These testimonies have thrown light. Three books have added much to this light:

"South Africa As It Is," by Mr. Statham, an able writer partial to the Boers; "The Story of an African Crisis," by Mr. Garrett, a brilliant writer partial to Rhodes; and "A Woman's Part in a Revolution," by Mrs. John Hays Hammond, a vigorous and vivid diarist, partial to the Reformers. By liquifying the evidence of the prejudiced books and of the prejudiced parliamentary witnesses and stirring the whole together and pouring it into my own (prejudiced) moulds, I have got at the truth of that puzzling South African situation, which is this:

1. The capitalists and other chief men of Johannesburg were fretting under various political and financial burdens imposed by the State (the South African Republic, sometimes called "the Transvaal") and desired to procure by peaceful means a modification of the laws.

2. Mr. Cecil Rhodes, Premier of the British Cape Colony, millionaire, creator and managing director of the territorially-immense and financially unproductive South Africa Company; projector of vast schemes for the unification and consolidation of all the South African States, one imposing commonwealth or empire under the shadow and general protection of the British flag, thought he saw an opportunity to make profitable use of the Uitlander discontent above mentioned--make the Johannesburg cat help pull out one of his consolidation chestnuts for him. With this view he set himself the task of warming the lawful and legitimate petitions and supplications of the Uitlanders into seditious talk, and their frettings into threatenings--the final outcome to be revolt and armed rebellion. If he could bring about a bloody collision between those people and the Boer government, Great Britain would have to interfere; her interference would be resisted by the Boers; she would chastise them and add the Transvaal to her South African possessions. It was not a foolish idea, but a rational and practical one.

After a couple of years of judicious plotting, Mr. Rhodes had his reward; the revolutionary kettle was briskly boiling in Johannesburg, and the Uitlander leaders were backing their appeals to the government--now hardened into demands--by threats of force and bloodshed. By the middle of December, 1895, the explosion seemed imminent. Mr. Rhodes was diligently helping, from his distant post in Cape Town. He was helping to procure arms for Johannesburg; he was also arranging to have Jameson break over the border and come to Johannesburg with 600 mounted men at his back. Jameson--as per instructions from Rhodes, perhaps--wanted a letter from the Reformers requesting him to come to their aid. It was a good idea. It would throw a considerable share of the responsibility of his invasion upon the Reformers. He got the letter--that famous one urging him to fly to the rescue of the women and children. He got it two months before he flew. The Reformers seem to have thought it over and concluded that they had not done wisely; for the next day after giving Jameson the implicating document they wanted to withdraw it and leave the women and children in danger; but they were told that it was too late. The original had gone to Mr. Rhodes at the Cape. Jameson had kept a copy, though.
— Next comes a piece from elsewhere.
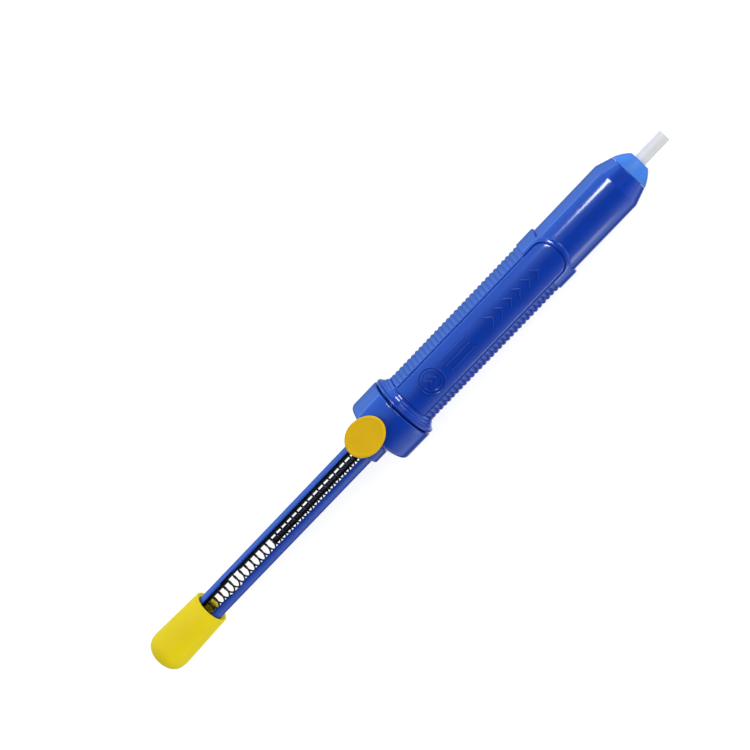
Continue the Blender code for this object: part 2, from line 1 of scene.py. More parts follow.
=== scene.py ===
"""The looks of the desoldering pump: fine meshes, materials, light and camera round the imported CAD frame.

Lengths of the pump are in millimetres, and MM turns them into metres where a mesh is made. Places and sizes
of lights and of the floor are in metres. A point on a turned surface is (x, radius, phi): x from the pump's
datum, which lies DATUM along the frame's X axis, the radius from the pump's axis, and phi about that axis
from +Z towards +Y.
"""

import json
import math

import bmesh
import bpy
import numpy as np
from mathutils import Matrix, Vector


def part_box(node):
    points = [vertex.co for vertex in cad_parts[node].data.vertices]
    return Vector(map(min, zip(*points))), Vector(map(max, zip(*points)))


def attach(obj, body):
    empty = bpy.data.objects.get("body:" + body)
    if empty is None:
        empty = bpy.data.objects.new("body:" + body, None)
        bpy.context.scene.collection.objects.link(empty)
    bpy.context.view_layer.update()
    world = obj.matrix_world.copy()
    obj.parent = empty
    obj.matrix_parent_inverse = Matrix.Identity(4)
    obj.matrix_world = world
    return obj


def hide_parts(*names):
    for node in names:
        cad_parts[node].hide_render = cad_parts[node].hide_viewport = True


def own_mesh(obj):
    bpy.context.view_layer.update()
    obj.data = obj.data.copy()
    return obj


MM = 0.001
NOZZLE_TIP = 183.0
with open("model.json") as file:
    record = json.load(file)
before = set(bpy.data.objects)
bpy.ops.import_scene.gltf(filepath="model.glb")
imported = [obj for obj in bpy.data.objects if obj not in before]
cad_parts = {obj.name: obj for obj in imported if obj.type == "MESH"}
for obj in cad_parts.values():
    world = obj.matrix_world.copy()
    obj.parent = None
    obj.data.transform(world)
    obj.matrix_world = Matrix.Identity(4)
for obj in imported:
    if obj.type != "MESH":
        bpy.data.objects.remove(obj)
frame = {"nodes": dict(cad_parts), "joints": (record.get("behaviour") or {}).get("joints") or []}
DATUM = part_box("nozzle")[1].x / MM - NOZZLE_TIP
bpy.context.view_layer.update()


# ---------------------------------------------------------------- what the frame says

def box_mm(node):
    """A node's low and high corner in millimetres, with x from the datum."""
    shift = Vector((DATUM, 0, 0))
    low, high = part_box(node)
    return low / MM - shift, high / MM - shift


def joint_named(name):
    return next(joint for joint in frame["joints"] if joint["name"] == name)


AXIS = sum(corner.z for corner in box_mm("nozzle")) / 2
PRESS_AXIS = Vector(joint_named("button_press")["axis"])
BUTTON_TURN = math.atan2(-PRESS_AXIS.y, -PRESS_AXIS.z)  # phi of the button's direction
NOSE_FRONT = box_mm("nose_cap")[1].x
SPRING_FRONT = box_mm("main_spring")[1].x
SPRING_REAR = box_mm("main_spring")[0].x
KNOB_REAR = box_mm("knob")[0].x
SHAFT_REAR = box_mm("plunger_shaft")[0].x
SHAFT_FRONT = box_mm("plunger_shaft")[1].x
ROD_FRONT = box_mm("guide_rod")[1].x
ROD_REAR = box_mm("guide_rod")[0].x
COLLAR_RADIUS = box_mm("collar")[1].y
COLLAR_FRONT = box_mm("collar")[1].x
COLLAR_REAR = box_mm("collar")[0].x
TO_BUTTON = Matrix.Rotation(-BUTTON_TURN, 3, "X")  # turns +Z to the button's direction

# Barrel
FRONT_FACE = box_mm("barrel")[1].x
SPIGOT_REAR = box_mm("barrel")[0].x
NOSE_REAR = FRONT_FACE + 0.12  # the nose cap all but touches the barrel
BARREL_BORE = 10.6
BORE_FRONT = 147.0
FRONT_OPENING = 8.3
FRONT_RADIUS = 13.5
TAPER_REAR = 150.4
GRIP_FRONT = 118.0  # in front of it the outside is the plain cylinder and its taper
BAND_RADIUS = 15.0
BAND_FRONT = 108.9
BAND_REAR = 97.5
RIB_TOP = 14.62
RIB_DEPTH = 0.64
GROOVE_DEPTH = 0.5  # of the line round a panel
GROOVE_EDGE = 0.12  # how far that line's floor reaches outside the panel's outline
GROOVE_TOP = 0.38  # where its outer wall ends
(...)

From that time until the 29th of December, a good deal of the Reformers' time was taken up with energetic efforts to keep Jameson from coming to their assistance. Jameson's invasion had been set for the 26th. The Reformers were not ready. The town was not united. Some wanted a fight, some wanted peace; some wanted a new government, some wanted the existing one reformed; apparently very few wanted the revolution to take place in the interest and under the ultimate shelter of the Imperial flag-- British; yet a report began to spread that Mr. Rhodes's embarrassing assistance had for its end this latter object.

Jameson was away up on the frontier tugging at his leash, fretting to burst over the border. By hard work the Reformers got his starting-date postponed a little, and wanted to get it postponed eleven days. Apparently, Rhodes's agents were seconding their efforts--in fact wearing out the telegraph wires trying to hold him back.